_Aim:_ What follows is a set of records; repeat all of them exactly.

--- BEGIN ---

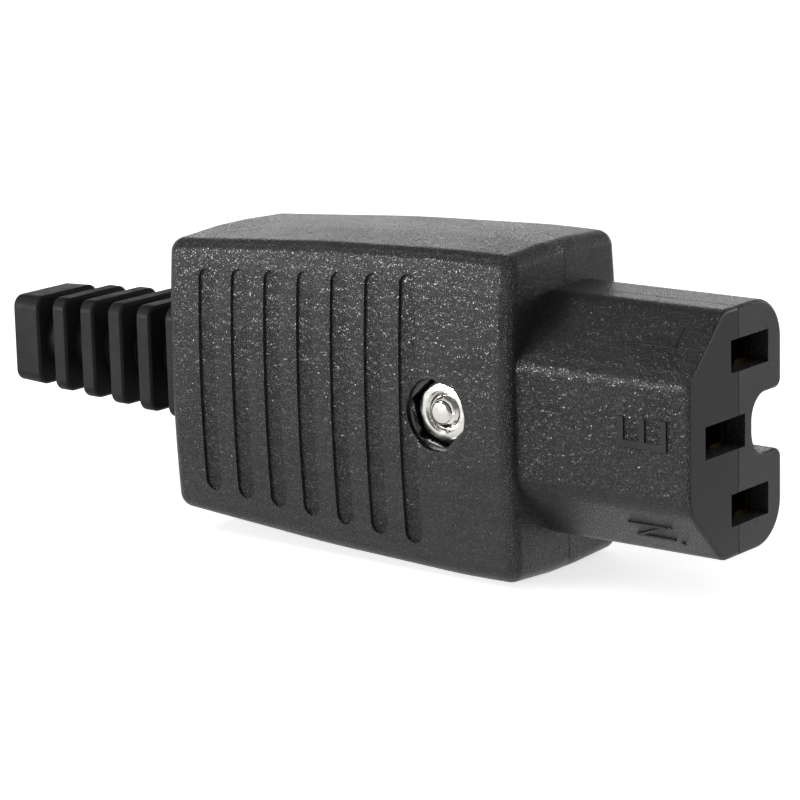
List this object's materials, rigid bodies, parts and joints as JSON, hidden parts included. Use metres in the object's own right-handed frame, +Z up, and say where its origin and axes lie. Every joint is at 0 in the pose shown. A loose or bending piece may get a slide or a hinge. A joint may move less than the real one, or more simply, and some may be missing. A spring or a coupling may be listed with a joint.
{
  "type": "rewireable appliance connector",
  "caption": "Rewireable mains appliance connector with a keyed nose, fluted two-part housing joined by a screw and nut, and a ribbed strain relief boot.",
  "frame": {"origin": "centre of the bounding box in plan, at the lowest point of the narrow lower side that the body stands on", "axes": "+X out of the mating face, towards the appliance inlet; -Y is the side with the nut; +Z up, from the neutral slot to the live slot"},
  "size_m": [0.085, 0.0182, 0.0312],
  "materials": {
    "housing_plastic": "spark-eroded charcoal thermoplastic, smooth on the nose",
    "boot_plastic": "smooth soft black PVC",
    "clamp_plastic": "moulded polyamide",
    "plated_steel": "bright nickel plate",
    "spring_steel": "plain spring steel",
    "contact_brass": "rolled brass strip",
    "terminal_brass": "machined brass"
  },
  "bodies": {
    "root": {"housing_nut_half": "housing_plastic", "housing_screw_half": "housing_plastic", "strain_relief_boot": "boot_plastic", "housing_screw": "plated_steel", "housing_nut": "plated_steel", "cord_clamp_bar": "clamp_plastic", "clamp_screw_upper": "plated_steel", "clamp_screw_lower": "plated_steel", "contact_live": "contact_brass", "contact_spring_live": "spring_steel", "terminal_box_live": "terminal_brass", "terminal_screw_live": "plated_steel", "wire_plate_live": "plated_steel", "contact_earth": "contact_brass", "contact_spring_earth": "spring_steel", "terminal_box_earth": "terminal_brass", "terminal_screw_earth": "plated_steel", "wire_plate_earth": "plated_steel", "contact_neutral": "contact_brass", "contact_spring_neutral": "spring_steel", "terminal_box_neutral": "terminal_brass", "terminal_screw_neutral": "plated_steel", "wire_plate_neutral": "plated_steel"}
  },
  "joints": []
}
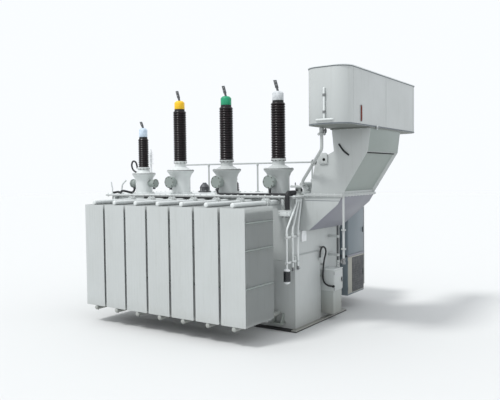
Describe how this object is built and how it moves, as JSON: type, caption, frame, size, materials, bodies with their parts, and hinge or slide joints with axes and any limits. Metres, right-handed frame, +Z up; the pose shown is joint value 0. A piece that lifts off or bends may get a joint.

--- END ---

_The result:_
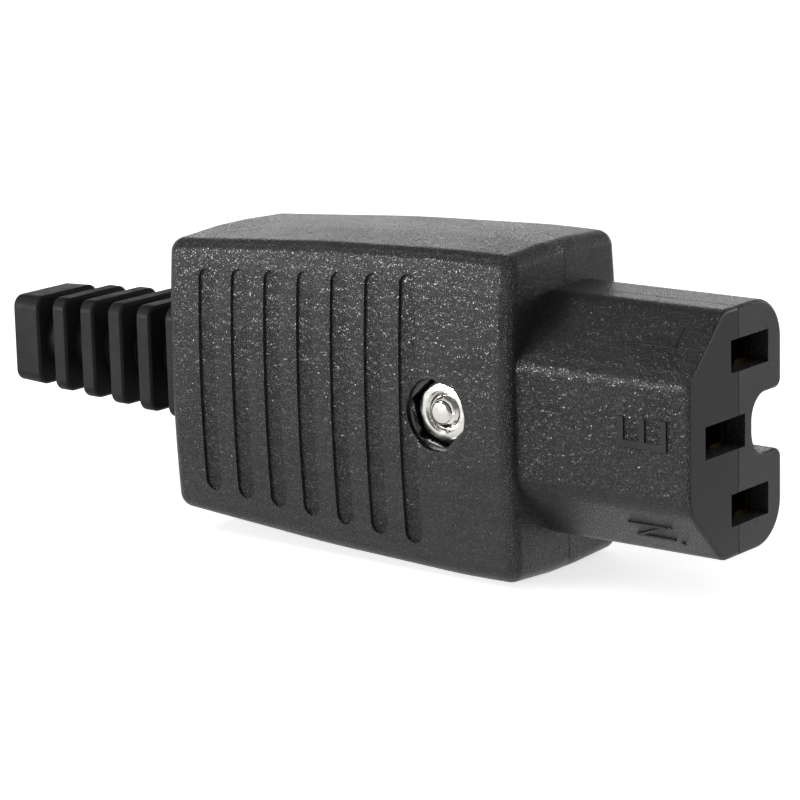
List this object's materials, rigid bodies, parts and joints as JSON, hidden parts included. Use metres in the object's own right-handed frame, +Z up, and say where its origin and axes lie. Every joint is at 0 in the pose shown. A loose or bending piece may get a slide or a hinge. A joint may move less than the real one, or more simply, and some may be missing. A spring or a coupling may be listed with a joint.
{
  "type": "rewireable appliance connector",
  "caption": "Rewireable mains appliance connector with a keyed nose, fluted two-part housing joined by a screw and nut, and a ribbed strain relief boot.",
  "frame": {"origin": "centre of the bounding box in plan, at the lowest point of the narrow lower side that the body stands on", "axes": "+X out of the mating face, towards the appliance inlet; -Y is the side with the nut; +Z up, from the neutral slot to the live slot"},
  "size_m": [0.085, 0.0182, 0.0312],
  "materials": {
    "housing_plastic": "spark-eroded charcoal thermoplastic, smooth on the nose",
    "boot_plastic": "smooth soft black PVC",
    "clamp_plastic": "moulded polyamide",
    "plated_steel": "bright nickel plate",
    "spring_steel": "plain spring steel",
    "contact_brass": "rolled brass strip",
    "terminal_brass": "machined brass"
  },
  "bodies": {
    "root": {"housing_nut_half": "housing_plastic", "housing_screw_half": "housing_plastic", "strain_relief_boot": "boot_plastic", "housing_screw": "plated_steel", "housing_nut": "plated_steel", "cord_clamp_bar": "clamp_plastic", "clamp_screw_upper": "plated_steel", "clamp_screw_lower": "plated_steel", "contact_live": "contact_brass", "contact_spring_live": "spring_steel", "terminal_box_live": "terminal_brass", "terminal_screw_live": "plated_steel", "wire_plate_live": "plated_steel", "contact_earth": "contact_brass", "contact_spring_earth": "spring_steel", "terminal_box_earth": "terminal_brass", "terminal_screw_earth": "plated_steel", "wire_plate_earth": "plated_steel", "contact_neutral": "contact_brass", "contact_spring_neutral": "spring_steel", "terminal_box_neutral": "terminal_brass", "terminal_screw_neutral": "plated_steel", "wire_plate_neutral": "plated_steel"}
  },
  "joints": []
}
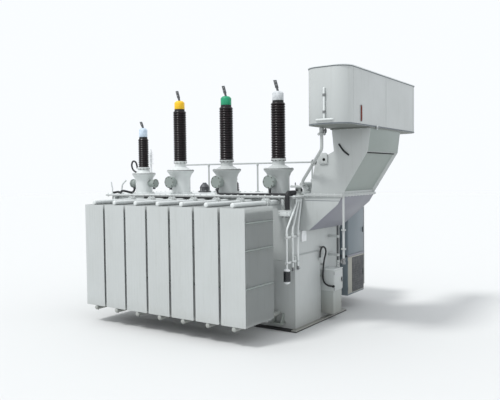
Describe how this object is built and how it moves, as JSON: type, caption, frame, size, materials, bodies with their parts, and hinge or slide joints with axes and any limits. Metres, right-handed frame, +Z up; the pose shown is joint value 0. A piece that lifts off or bends may get a joint.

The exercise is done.